►

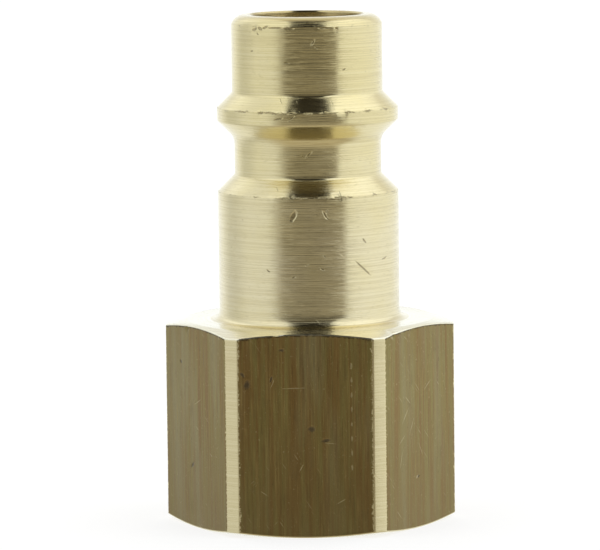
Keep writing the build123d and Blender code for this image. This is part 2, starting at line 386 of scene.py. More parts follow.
def mesh_object(name, points, faces, sharp_degrees=32, finishes=None):
    """A cleaned mesh with smooth faces and sharp edges, added to the scene, with a finish for each face."""
    mesh = bpy.data.meshes.new(name)
    mesh.from_pydata(points, [], faces)
    if finishes:
        mesh.polygons.foreach_set("material_index", finishes)
    work = bmesh.new()
    work.from_mesh(mesh)
    bmesh.ops.remove_doubles(work, verts=work.verts, dist=2e-7)
    bmesh.ops.dissolve_degenerate(work, edges=work.edges, dist=1e-7)
    bmesh.ops.recalc_face_normals(work, faces=work.faces)
    work.to_mesh(mesh)
    work.free()
    mesh.shade_smooth()
    mesh.set_sharp_from_angle(angle=radians(sharp_degrees))
    made = bpy.data.objects.new(name, mesh)
    bpy.context.scene.collection.objects.link(made)
    made.modifiers.new("even_shading", "WEIGHTED_NORMAL").keep_sharp = True
    return made


def plug_body():
    """The whole body as one closed sheet of rows: down the outside, across the port face, up the inside."""
    columns = hexagon_columns()
    turned = [[point] * len(columns) for point in turned_outside()]
    sides = [hexagon_side(hex_r) for _, hex_r in columns]
    hexagon = [[side[k] for side in sides] for k in range(len(sides[0]))]
    threads = thread_rows(columns)
    inside = [[point] * len(columns) for point in inside_past_thread()]
    rows = turned + hexagon + threads + inside
    first_hexagon = len(turned)
    flat_start, flat_end = first_hexagon + FLAT_START, first_hexagon + FLAT_END
    first_thread = len(turned) + len(hexagon)
    last_thread = first_thread + len(threads) - 1

    def shift(row):
        return min(row + THREAD_ROWS, last_thread) if first_thread <= row <= last_thread else row

    def finish_of(row, column):
        on_flat = column % (FLAT_COLUMNS + STRIP_COLUMNS) < FLAT_COLUMNS
        if row >= first_thread - 1:
            return INSIDE
        if on_flat and flat_start <= row < flat_end:
            return DRAWN
        if first_hexagon - FACED_ROWS <= row < flat_start:
            return FACED
        return TURNED

    points = []
    for i, row in enumerate(rows):
        for (angle, _), (r, z) in zip(columns, row):
            point = in_metres(r, z, angle)
            points.append(hand_finished(point / MM) * MM if i < flat_end else point)
    faces = quads(len(rows), len(columns), shift)
    finishes = [finish_of(i, j) for i in range(len(rows)) for j in range(len(columns))]
    return mesh_object("plug_body_brass", points, faces, finishes=finishes)


# ---------------------------------------------------------------- small pieces

def lathe(name, outline, columns=120):
    """A solid of revolution from an outline of (radius, height) points."""
    angles = [2 * pi * j / columns for j in range(columns)]
    points = [in_metres(r, z, angle) for r, z in outline for angle in angles]
    faces = []
    for i in range(len(outline) - 1):
        near, far = i * columns, (i + 1) * columns
        for j in range(columns):
            ahead = (j + 1) % columns
            faces.append([near + j, near + ahead, far + ahead, far + j])
    return mesh_object(name, points, faces)


def poppet():
    """Face disc, seal groove, skirt, spring spigot, shank and guided stem, with broken edges."""
    top_z, stem_end_z = poppet_high.z, poppet_low.z
    centre_mark_r, centre_mark_depth = 0.6, 0.3
    face_r = SEAT_R - 0.3
    groove_r = seal_high.x - (seal_high.z - seal_low.z)
    skirt_r = poppet_high.x
    spigot_r, spigot_end_z = 2.35, spring_high.z - 1.0
    shank_r, shank_end_z = 1.8, 21.52
    stem_r, stem_chamfer = 1.2, 0.3
    corners = [
        (0, top_z - centre_mark_depth, 0),
        (centre_mark_r, top_z, 0.05),
        (face_r, top_z, EDGE_BREAK),
        (face_r, seal_high.z, FINE_EDGE),
        (groove_r, seal_high.z, FINE_EDGE),
        (groove_r, seal_low.z, FINE_EDGE),
        (skirt_r, seal_low.z, EDGE_BREAK),
        (skirt_r, spring_high.z, EDGE_BREAK),
        (spigot_r, spring_high.z, FINE_EDGE),
        (spigot_r, spigot_end_z, 0.25),
        (shank_r, spigot_end_z, 0),
        (shank_r, shank_end_z, 0.15),
        (stem_r, shank_end_z, 0.05),
        (stem_r, stem_end_z + stem_chamfer, 0.05),
        (stem_r - stem_chamfer, stem_end_z, 0.05),
        (0, stem_end_z, 0),
    ]
    return lathe("valve_poppet_brass", filled(rounded(corners), 0.4))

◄

> **Requirements**: Make an exact copy of the material above.

> **The output**:
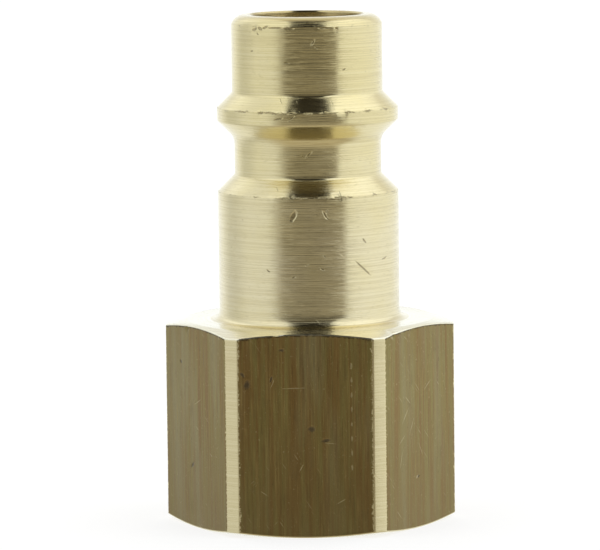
Keep writing the build123d and Blender code for this image. This is part 2, starting at line 386 of scene.py. More parts follow.
def mesh_object(name, points, faces, sharp_degrees=32, finishes=None):
    """A cleaned mesh with smooth faces and sharp edges, added to the scene, with a finish for each face."""
    mesh = bpy.data.meshes.new(name)
    mesh.from_pydata(points, [], faces)
    if finishes:
        mesh.polygons.foreach_set("material_index", finishes)
    work = bmesh.new()
    work.from_mesh(mesh)
    bmesh.ops.remove_doubles(work, verts=work.verts, dist=2e-7)
    bmesh.ops.dissolve_degenerate(work, edges=work.edges, dist=1e-7)
    bmesh.ops.recalc_face_normals(work, faces=work.faces)
    work.to_mesh(mesh)
    work.free()
    mesh.shade_smooth()
    mesh.set_sharp_from_angle(angle=radians(sharp_degrees))
    made = bpy.data.objects.new(name, mesh)
    bpy.context.scene.collection.objects.link(made)
    made.modifiers.new("even_shading", "WEIGHTED_NORMAL").keep_sharp = True
    return made


def plug_body():
    """The whole body as one closed sheet of rows: down the outside, across the port face, up the inside."""
    columns = hexagon_columns()
    turned = [[point] * len(columns) for point in turned_outside()]
    sides = [hexagon_side(hex_r) for _, hex_r in columns]
    hexagon = [[side[k] for side in sides] for k in range(len(sides[0]))]
    threads = thread_rows(columns)
    inside = [[point] * len(columns) for point in inside_past_thread()]
    rows = turned + hexagon + threads + inside
    first_hexagon = len(turned)
    flat_start, flat_end = first_hexagon + FLAT_START, first_hexagon + FLAT_END
    first_thread = len(turned) + len(hexagon)
    last_thread = first_thread + len(threads) - 1

    def shift(row):
        return min(row + THREAD_ROWS, last_thread) if first_thread <= row <= last_thread else row

    def finish_of(row, column):
        on_flat = column % (FLAT_COLUMNS + STRIP_COLUMNS) < FLAT_COLUMNS
        if row >= first_thread - 1:
            return INSIDE
        if on_flat and flat_start <= row < flat_end:
            return DRAWN
        if first_hexagon - FACED_ROWS <= row < flat_start:
            return FACED
        return TURNED

    points = []
    for i, row in enumerate(rows):
        for (angle, _), (r, z) in zip(columns, row):
            point = in_metres(r, z, angle)
            points.append(hand_finished(point / MM) * MM if i < flat_end else point)
    faces = quads(len(rows), len(columns), shift)
    finishes = [finish_of(i, j) for i in range(len(rows)) for j in range(len(columns))]
    return mesh_object("plug_body_brass", points, faces, finishes=finishes)


# ---------------------------------------------------------------- small pieces

def lathe(name, outline, columns=120):
    """A solid of revolution from an outline of (radius, height) points."""
    angles = [2 * pi * j / columns for j in range(columns)]
    points = [in_metres(r, z, angle) for r, z in outline for angle in angles]
    faces = []
    for i in range(len(outline) - 1):
        near, far = i * columns, (i + 1) * columns
        for j in range(columns):
            ahead = (j + 1) % columns
            faces.append([near + j, near + ahead, far + ahead, far + j])
    return mesh_object(name, points, faces)


def poppet():
    """Face disc, seal groove, skirt, spring spigot, shank and guided stem, with broken edges."""
    top_z, stem_end_z = poppet_high.z, poppet_low.z
    centre_mark_r, centre_mark_depth = 0.6, 0.3
    face_r = SEAT_R - 0.3
    groove_r = seal_high.x - (seal_high.z - seal_low.z)
    skirt_r = poppet_high.x
    spigot_r, spigot_end_z = 2.35, spring_high.z - 1.0
    shank_r, shank_end_z = 1.8, 21.52
    stem_r, stem_chamfer = 1.2, 0.3
    corners = [
        (0, top_z - centre_mark_depth, 0),
        (centre_mark_r, top_z, 0.05),
        (face_r, top_z, EDGE_BREAK),
        (face_r, seal_high.z, FINE_EDGE),
        (groove_r, seal_high.z, FINE_EDGE),
        (groove_r, seal_low.z, FINE_EDGE),
        (skirt_r, seal_low.z, EDGE_BREAK),
        (skirt_r, spring_high.z, EDGE_BREAK),
        (spigot_r, spring_high.z, FINE_EDGE),
        (spigot_r, spigot_end_z, 0.25),
        (shank_r, spigot_end_z, 0),
        (shank_r, shank_end_z, 0.15),
        (stem_r, shank_end_z, 0.05),
        (stem_r, stem_end_z + stem_chamfer, 0.05),
        (stem_r - stem_chamfer, stem_end_z, 0.05),
        (0, stem_end_z, 0),
    ]
    return lathe("valve_poppet_brass", filled(rounded(corners), 0.4))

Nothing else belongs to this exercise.